Одну из женщин, которая уснула перед телевизором, пришлось расталкивать. Ковыляя мимо нас в крошечных туфельках на высоких каблуках, с врезавшимися в толстые ноги подошвами, она протерла глаза, выпятила нижнюю губу и раздраженно хмыкнула. Столь массивными и трясущимися были ее груди и бедра под комбинацией, что одеяние казалось водевильной лошадкой, в которой укрылись по меньшей мере два человека. Тем не менее ее пышные формы ничуть не мешали ей производить впечатление маленькой девочки, усилившееся благодаря развязности, с которой она уткнула кулак в бедро и спросила:
— Ну что, насмотрелись? — Мы закивали. Она вызывающе продолжила: — Отлично. Пойду досматривать телевизор.
Другая чернокожая, та, что вязала, так и не сняла очков и не выпустила из рук пребывавший в зачаточном состоянии темно-бордовый свитер, когда сомнамбулой прошествовала мимо, считал петли и ни разу не подняв головы.

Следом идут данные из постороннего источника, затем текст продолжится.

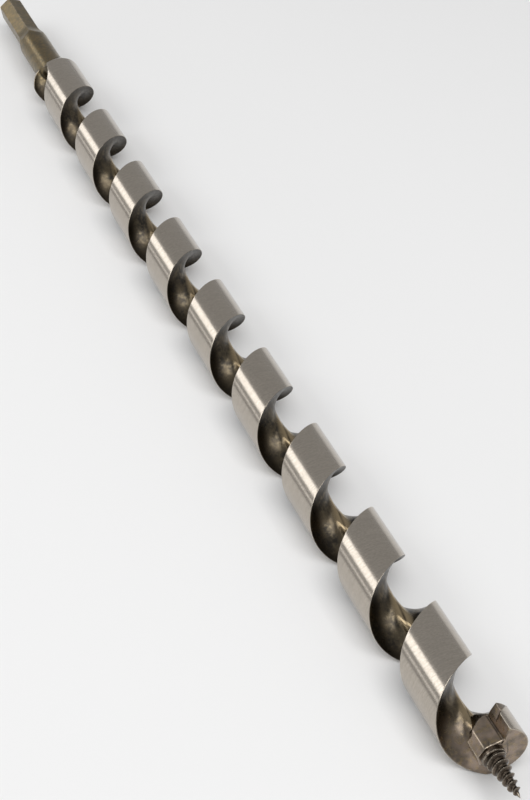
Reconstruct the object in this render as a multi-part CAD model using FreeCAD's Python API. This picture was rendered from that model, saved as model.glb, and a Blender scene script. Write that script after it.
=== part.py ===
import FreeCAD, Part
import math
import os

# A right-hand, single-twist auger bit with a hex shank and a lead screw.
# Every shape is made upright, with the shank's end face at Z = 0 and the tip above it,
# and is then laid down, so that the finished bit lies along +X from the origin.
# Lengths are in millimetres and angles in degrees. An angle about the bit is measured
# from the finished bit's +Z, and it grows the way a right-hand helix winds towards the tip.

# Stations along the bit, measured from the shank's end face
NECK_END = 54.6
SHOULDER_END = 66.4
HEAD_JOINT = 421.0
HEAD_END = 447.4
SCREW_TIP = 461.5

# Shank: a round bar with six flats milled on its end
NECK_RADIUS = 6.35
HEX_SIDES = 6
HEX_ACROSS_FLATS = 9.5
HEX_LENGTH = 27.0
HEX_CORNER_ANGLE = 9.0
FLAT_CUTTER_RADIUS = 25.0
SHANK_CHAMFER = 0.6

# Twist: one flute wound round a bar of the bit's full diameter. It reaches the bit's axis,
# and its walls lean over a little at its mouth.
BIT_RADIUS = 10.3
PITCH = 41.1
FLUTE_HALF_WIDTH = 10.5
FLUTE_MOUTH_HALF_WIDTH = 9.59
FLUTE_BEND_RADIUS = 6.0
CORE_RADIUS = 0.3
FLUTE_START = 73.73
FLUTE_START_ANGLE = 82.2
FLUTE_END_RADIUS = 10.5
FLUTE_END_REACH = 11.1

# Cutting head: the tip face, the lip, the side spur and the boss behind the lead screw
TIP_FACE_TILT = 8.5
TIP_FACE_TILT_ANGLE = 114.0
LIP_ANGLE = -13.0
LIP_SETBACK = 1.9
LIP_INNER_REACH = 3.6
LIP_DEPTH = 11.0
SPUR_ANGLE = -95.0
SPUR_SWEEP = 66.0
SPUR_THICKNESS = 6.5
SPUR_TOP = 437.5
BOSS_CORNERS = ((-36, 5.7), (36, 4.4), (81, 4.6), (134, 4.6), (194, 4.6), (254, 4.6))
BOSS_START = 437.8
BOSS_TAPER = 3.0
BOSS_START_SCALE = 0.4

# Lead screw: a tapered core with a V thread, a collar at its base and a spigot in the head
SPIGOT_RADIUS = 2.2
SPIGOT_LENGTH = 8.0
COLLAR_RADIUS = 3.5
SCREW_ROOT_RADIUS = 2.6
SCREW_TIP_RADIUS = 0.5
SCREW_POINT_LENGTH = 1.3
THREAD_PITCH = 2.1
THREAD_HALF_TURNS = 12
THREAD_START = 447.6
THREAD_DEPTH = 0.85
THREAD_FOOT = 0.3
THREAD_WIDTH_SHARE = 0.85

ORIGIN = FreeCAD.Vector(0, 0, 0)
SIDE = FreeCAD.Vector(0, 1, 0)
AXIS = FreeCAD.Vector(0, 0, 1)
CLEAR = 1.0


def lay_down(shape):
    """Turns an upright shape so that +Z becomes +X."""
    laid = shape.copy()
    laid.rotate(ORIGIN, SIDE, 90)
    return laid


def turned_to(shape, angle):
    """Turns an upright shape about the bit, so that its own +X points at an angle."""
    turned = shape.copy()
    turned.rotate(ORIGIN, AXIS, angle - 180)
    return turned


def bar(radius, start, end):
    return Part.makeCylinder(radius, end - start, FreeCAD.Vector(0, 0, start), AXIS)


def taper(start_radius, end_radius, start, end):
    return Part.makeCone(start_radius, end_radius, end - start, FreeCAD.Vector(0, 0, start), AXIS)


def helix_part(pitch, height, radius, rise):
    """A helix from a radius on +X, whose radius grows by a rise over its height."""
    cone_angle = math.atan(rise / height)
    slant = 1 / math.cos(cone_angle)
    return Part.makeHelix(pitch * slant, height * slant, radius, math.degrees(cone_angle))


def helix_path(pitch, half_turns, radius, rise_per_half_turn=0.0):
    """A helix made of half turns, whose radius may grow as it climbs."""
    half_pitch = pitch / 2
    edges = []
    for step in range(half_turns):
        part = helix_part(pitch, half_pitch, radius + step * rise_per_half_turn, rise_per_half_turn)
        part.rotate(ORIGIN, AXIS, 180 * step)
        part.translate(FreeCAD.Vector(0, 0, half_pitch * step))
        edges += part.Edges
    return Part.Wire(edges)


def flute_wall(radius):
    """Half the flute's width at a radius. Past the bend the wall curves over towards the mouth."""
    rise = BIT_RADIUS - FLUTE_BEND_RADIUS
    lean = FLUTE_HALF_WIDTH - FLUTE_MOUTH_HALF_WIDTH
    bend = (rise * rise + lean * lean) / (2 * lean)
    past = radius - FLUTE_BEND_RADIUS
    return FLUTE_HALF_WIDTH - bend + math.sqrt(bend * bend - past * past)


def wall_arc(side):
    """The curved part of one wall, from the bend to just outside the bar."""
    outside = BIT_RADIUS + CLEAR
    radii = (FLUTE_BEND_RADIUS, (FLUTE_BEND_RADIUS + outside) / 2, outside)
    points = [FreeCAD.Vector(radius, 0, side * flute_wall(radius)) for radius in radii]
    return Part.Arc(*points).toShape(), points[0], points[2]


def flute_section():
    upper, upper_bend, upper_end = wall_arc(1)
    lower, lower_bend, lower_end = wall_arc(-1)
    upper_foot = FreeCAD.Vector(CORE_RADIUS, 0, FLUTE_HALF_WIDTH)
    lower_foot = FreeCAD.Vector(CORE_RADIUS, 0, -FLUTE_HALF_WIDTH)
    edges = [
        Part.makeLine(lower_foot, lower_bend),
        lower,
        Part.makeLine(lower_end, upper_end),
        upper,
        Part.makeLine(upper_bend, upper_foot),
        Part.makeLine(upper_foot, lower_foot),
    ]
    return Part.Wire(Part.__sortEdges__(edges))


def flute_cutter():
    """The flute, from beside the neck to well past the tip."""
    length = HEAD_END + 2 * FLUTE_HALF_WIDTH - FLUTE_START
    path = helix_path(PITCH, math.ceil(2 * length / PITCH), FLUTE_BEND_RADIUS)
    cutter = path.makePipeShell([flute_section()], True, True)
    cutter.translate(FreeCAD.Vector(0, 0, FLUTE_START))
    return turned_to(cutter, FLUTE_START_ANGLE)


def flute_end():
    """The round end that a ball-nosed cutter leaves where the flute begins."""
    centre = FreeCAD.Vector(FLUTE_END_REACH, 0, FLUTE_START)
    return turned_to(Part.makeSphere(FLUTE_END_RADIUS, centre), FLUTE_START_ANGLE)


def flat_cutter(angle):
    """What the milling cutter takes off to leave one flat of the hex and its run-out."""
    apothem = HEX_ACROSS_FLATS / 2
    width = 4 * NECK_RADIUS
    slab_corner = FreeCAD.Vector(apothem, -width / 2, -CLEAR)
    slab = Part.makeBox(NECK_RADIUS, width, HEX_LENGTH + CLEAR, slab_corner)
    wheel_centre = FreeCAD.Vector(apothem + FLAT_CUTTER_RADIUS, -width / 2, HEX_LENGTH)
    wheel = Part.makeCylinder(FLAT_CUTTER_RADIUS, width, wheel_centre, SIDE)
    return turned_to(slab.fuse(wheel), angle)


def hex_shank():
    shank = bar(NECK_RADIUS, 0, NECK_END)
    for flat in range(HEX_SIDES):
        shank = shank.cut(flat_cutter(HEX_CORNER_ANGLE + (flat + 0.5) * 360 / HEX_SIDES))
    rim = [edge for edge in shank.Edges if edge.BoundBox.ZMax < SHANK_CHAMFER]
    return shank.makeChamfer(SHANK_CHAMFER, rim)


def spiral_twist(flute):
    shoulder = taper(NECK_RADIUS, BIT_RADIUS, NECK_END, SHOULDER_END)
    blank = shoulder.fuse(bar(BIT_RADIUS, SHOULDER_END, HEAD_JOINT)).removeSplitter()
    return blank.cut(flute_end()).cut(flute)


def spur():
    """The square-ended strip of rim that scores the side of the hole."""
    foot = FreeCAD.Vector(0, 0, SPUR_TOP)
    ring = Part.makeCylinder(BIT_RADIUS, HEAD_END - SPUR_TOP, foot, AXIS, SPUR_SWEEP)
    ring = ring.cut(bar(BIT_RADIUS - SPUR_THICKNESS, SPUR_TOP - CLEAR, HEAD_END + CLEAR))
    return turned_to(ring, SPUR_ANGLE)


def lip_clearance():
    """What is ground off in front of the cutting lip."""
    reach = 2 * BIT_RADIUS
    corner = FreeCAD.Vector(LIP_INNER_REACH, -LIP_SETBACK, HEAD_END - LIP_DEPTH)
    return turned_to(Part.makeBox(reach, BIT_RADIUS, LIP_DEPTH + CLEAR, corner), LIP_ANGLE)


def tip_face_clearance():
    """Everything past the tip face, which slopes back a little behind the lip."""
    size = 4 * BIT_RADIUS
    block = Part.makeBox(size, size, size, FreeCAD.Vector(-size / 2, -size / 2, 0))
    block.rotate(ORIGIN, SIDE, TIP_FACE_TILT)
    block.translate(FreeCAD.Vector(0, 0, HEAD_END - BIT_RADIUS * math.tan(math.radians(TIP_FACE_TILT))))
    return turned_to(block, TIP_FACE_TILT_ANGLE)


def boss_outline(station, scale):
    points = []
    for angle, radius in BOSS_CORNERS:
        turn = math.radians(angle - 180)
        reach = scale * radius
        points.append(FreeCAD.Vector(reach * math.cos(turn), reach * math.sin(turn), station))
    return Part.makePolygon(points + points[:1])


def boss():
    """The faceted boss that carries the lead screw."""
    shoulder = BOSS_START + BOSS_TAPER
    nose = Part.makeLoft([boss_outline(BOSS_START, BOSS_START_SCALE), boss_outline(shoulder, 1)], True, True)
    body = Part.makeLoft([boss_outline(shoulder, 1), boss_outline(HEAD_END - CLEAR, 1)], True, True)
    return nose.fuse(body)


def cutter_head(flute):
    head = bar(BIT_RADIUS, HEAD_JOINT, HEAD_END).cut(flute)
    head = head.fuse(spur()).cut(lip_clearance()).cut(tip_face_clearance())
    head = head.fuse(boss()).removeSplitter()
    return head.cut(bar(SPIGOT_RADIUS, HEAD_END - CLEAR - SPIGOT_LENGTH, HEAD_END + CLEAR))


def thread():
    """A V thread wound on the tapered core, from its small end back to the head."""
    foot = SCREW_TIP_RADIUS - THREAD_FOOT
    rise = (SCREW_ROOT_RADIUS - SCREW_TIP_RADIUS) / THREAD_HALF_TURNS
    path = helix_path(THREAD_PITCH, THREAD_HALF_TURNS, SCREW_TIP_RADIUS, rise)
    half_width = THREAD_PITCH * THREAD_WIDTH_SHARE / 2
    section = Part.makePolygon([
        FreeCAD.Vector(foot, 0, -half_width),
        FreeCAD.Vector(SCREW_TIP_RADIUS + THREAD_DEPTH, 0, 0),
        FreeCAD.Vector(foot, 0, half_width),
        FreeCAD.Vector(foot, 0, -half_width),
    ])
    ridge = path.makePipeShell([section], True, True)
    ridge.rotate(ORIGIN, FreeCAD.Vector(1, 0, 0), 180)
    ridge.translate(FreeCAD.Vector(0, 0, SCREW_TIP - SCREW_POINT_LENGTH))
    return ridge


def screw_point():
    base_start = HEAD_END - CLEAR
    taper_end = SCREW_TIP - SCREW_POINT_LENGTH
    core = bar(SPIGOT_RADIUS, base_start - SPIGOT_LENGTH, base_start)
    core = core.fuse(bar(COLLAR_RADIUS, base_start, THREAD_START))
    core = core.fuse(taper(SCREW_ROOT_RADIUS, SCREW_TIP_RADIUS, THREAD_START, taper_end))
    core = core.fuse(taper(SCREW_TIP_RADIUS, 0, taper_end, SCREW_TIP))
    return core.fuse(thread()).removeSplitter()


def write(name, shape):
    shape = lay_down(shape)
    print(name, "solids", len(shape.Solids), "valid", shape.isValid(), "mm3", round(shape.Volume, 1))
    shape.exportStep(os.path.join("parts", name + ".step"))


def main():
    os.makedirs("parts", exist_ok=True)
    flute = flute_cutter()
    write("hex_shank", hex_shank())
    write("spiral_twist", spiral_twist(flute))
    write("cutter_head", cutter_head(flute))
    write("screw_point", screw_point())


main()
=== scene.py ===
import math

import bmesh
import bpy
import numpy as np
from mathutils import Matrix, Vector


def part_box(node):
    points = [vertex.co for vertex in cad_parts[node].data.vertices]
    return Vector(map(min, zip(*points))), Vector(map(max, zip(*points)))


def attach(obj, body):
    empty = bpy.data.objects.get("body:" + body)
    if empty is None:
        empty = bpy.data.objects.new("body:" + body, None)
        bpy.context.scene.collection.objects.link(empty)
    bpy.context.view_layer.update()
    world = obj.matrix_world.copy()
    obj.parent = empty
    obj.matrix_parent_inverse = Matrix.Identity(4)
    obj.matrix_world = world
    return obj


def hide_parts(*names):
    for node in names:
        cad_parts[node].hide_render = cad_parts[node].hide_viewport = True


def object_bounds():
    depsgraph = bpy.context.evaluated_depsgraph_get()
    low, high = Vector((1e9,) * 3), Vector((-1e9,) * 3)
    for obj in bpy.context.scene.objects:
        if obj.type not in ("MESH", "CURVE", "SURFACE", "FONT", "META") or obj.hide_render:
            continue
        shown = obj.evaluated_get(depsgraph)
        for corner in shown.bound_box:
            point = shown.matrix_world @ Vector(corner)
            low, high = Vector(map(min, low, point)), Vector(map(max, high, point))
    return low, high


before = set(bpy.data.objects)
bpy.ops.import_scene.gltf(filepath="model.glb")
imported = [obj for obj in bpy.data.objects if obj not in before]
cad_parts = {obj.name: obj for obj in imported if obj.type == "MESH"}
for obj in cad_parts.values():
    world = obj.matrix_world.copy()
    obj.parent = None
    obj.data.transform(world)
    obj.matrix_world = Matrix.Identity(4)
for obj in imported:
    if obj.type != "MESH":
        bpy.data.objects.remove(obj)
cad_low, cad_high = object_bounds()


def colour(red, green, blue):
    return (red, green, blue, 1.0)


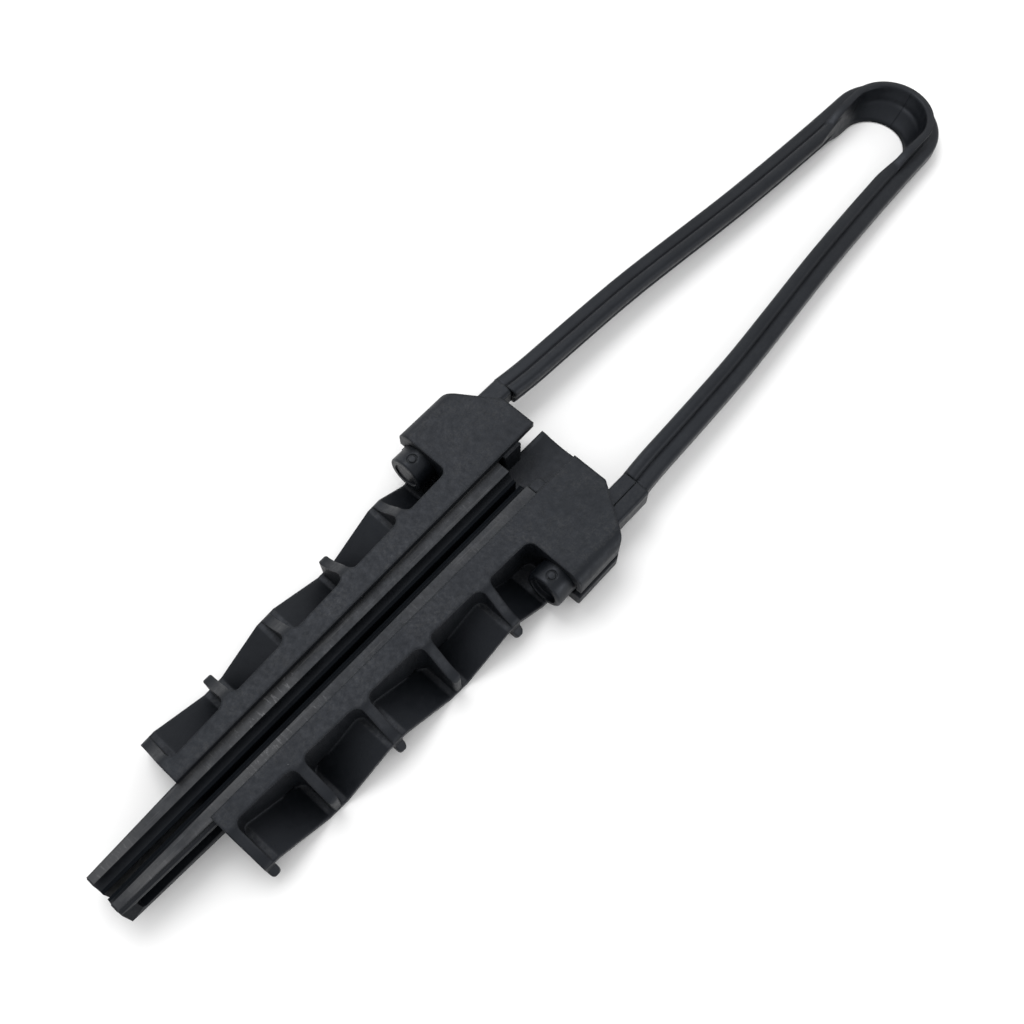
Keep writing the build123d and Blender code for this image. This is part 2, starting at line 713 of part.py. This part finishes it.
with BuildPart() as clamp_body:
    add(left_half)
    add(mirror(left_half, about=Plane.XZ, mode=Mode.PRIVATE))
    # stop behind the right wedge
    with BuildSketch(Plane.XY.offset(channel_floor - 0.5)):
        with BuildLine():
            FilletPolyline(
                (stop_x, -channel_foot(stop_x) - 0.5),
                (stop_x, -cable_radius - 0.2),
                (stop_x + stop_length, -cable_radius - 0.2),
                (stop_x + stop_length, -channel_foot(stop_x) - 0.5),
                radius=(0, 0.8, 1.8, 0),
                close=True,
            )
        make_face()
    extrude(amount=wedge_top - channel_floor + 0.5)
    with BuildSketch(Plane.XY.offset(channel_floor - 0.5)):
        with BuildLine():
            Polyline(
                (stop_x, -channel_foot(stop_x) - 0.5),
                (stop_x, -wall_end_half_width),
                (left_stop_x + 0.5, -wall_end_half_width),
                (left_stop_x + 0.5, -channel_foot(stop_x) - 0.5),
                close=True,
            )
        make_face()
    extrude(amount=lip_bottom - channel_floor + 1)

pieces = {
    "clamp_body": clamp_body,
    "wedge_left": wedge_left,
    "wedge_right": wedge_right,
    "bail_rope": bail_rope,
    "bail_cover": bail_cover,
    "sleeve_right": sleeve_right,
    "liner_left": liner_left,
    "terminal_cap_left": terminal_cap_left,
    "terminal_cap_right": terminal_cap_right,
    "ferrule_left": ferrule_left,
    "ferrule_right": ferrule_right,
}
for name, piece in pieces.items():
    piece.part.label = name
    export_step(piece.part, "parts/" + name + ".step")
    print(name, len(piece.part.solids()), round(piece.part.volume, 1))
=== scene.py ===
import json
import math

import bpy
from mathutils import Matrix, Vector

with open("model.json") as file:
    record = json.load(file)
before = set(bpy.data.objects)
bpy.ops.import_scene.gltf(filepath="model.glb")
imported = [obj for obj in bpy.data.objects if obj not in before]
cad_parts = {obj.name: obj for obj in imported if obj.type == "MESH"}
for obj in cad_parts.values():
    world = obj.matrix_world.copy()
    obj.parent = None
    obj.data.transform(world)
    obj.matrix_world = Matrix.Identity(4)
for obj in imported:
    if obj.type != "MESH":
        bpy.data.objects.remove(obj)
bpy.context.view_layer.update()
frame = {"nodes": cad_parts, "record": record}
nodes = frame["nodes"]

# Cable groove of the wedges, from the mount that holds the cable, in metres
cable_seat = next(mount for mount in frame["record"]["mounts"] if mount["name"] == "cable_seat")
cable_radius = cable_seat["dims"]["r_mm"] / 1000
cable_height = cable_seat["pos_m"][2]

# Recesses of the wedges that get painted shade: a darker, duller plastic
groove_depth = 0.0036        # the groove gets painted shade from this far below the middle of the cable
groove_margin = 0.0001
gap_half = 0.0012            # half of the gap between the wedges, and a little more
slot_bottom = 0.0103
slot_top = 0.0175
slot_inner = 0.005
slot_outer_at_end = 0.0072   # outer limit of the slot's faces at the bail end of the wedges
wedge_end_x = -0.009
wedge_taper = 0.0348         # the limit moves out by this share of the distance from that end

# Wear on the tops of the wedges, as places along x
rubbed_most_x = -0.160       # rubbed most up to here, towards the tips
rubbed_least_x = -0.060
nicked_x = -0.137            # middle of the nicked stretch

# Parting line of the bail cover
seam_start_x = 0.190
seam_fade = 0.002
seam_half_width = 0.00010
seam_edge = 0.00024

floor_half = 4.0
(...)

Она тоже обладала просторным, вместительным телом серальных размеров, но лицом казалась старше, худее — к тому же она была вылитой подставкой, нашей белой школьной диетврачихи, если „подставка“ — это лошадь, под вымышленной кличкой участвующая в скачках вместо другой, менее удачливой. (Лошадь, собака, червячок — природа мстит сюжетам, в которые ее не впускают, тайно проникая в них под видом образности.)
— Ну что? — сказала белая женщина.
— Это все? — спросил Чак.
Она изобразила не особо приятную улыбку и сказала:
— Всегда есть я, — с упором на „всегда“, намекая на то, сколь долго она тянет уже эту лямку, как надоела ей эта дорога.
— Беру тебя, — сказал Чак. Голос его не был надтреснутым, он не смягчил удар своих слов смешком и не опустил глаз. Он точно знал, чего хочет.
— Ага, я тоже, — сказали мы все по очереди, опустившись по нисходящей гамме самоуверенности, закончившейся моим шепотом.
— Тогда пошли, — сказала она, удаляясь и одним движением расстегивая молнию на платье. У двери своей спальни она задержалась и оглянулась. Платье каким-то образом превратилось струйку дыма, сизого, как чирок, и она отбросила его в сторону. Так она и стояла — дверь открыта, а за спиной у нее висячая бахрома торшерного абажура; ее нагое тело казалось бледным, как ночная бабочка, и таким же припудренным. Волосы на лобке были выбриты до черного прямоугольника. Ноги крепкие, как канаты. Она вошла и исчезла из виду. Послышалось журчание воды, и в спальню, наподдав по мячу холодного воздуха, протянулась кошачья лапа пара. За батареей пел сверчок. (Чирок, бабочка, кошка, сверчок — звериный хор щебечет и стрекочет, готовый к своему торжественному выходу в обессиленный, обезображенный шрамами мир.)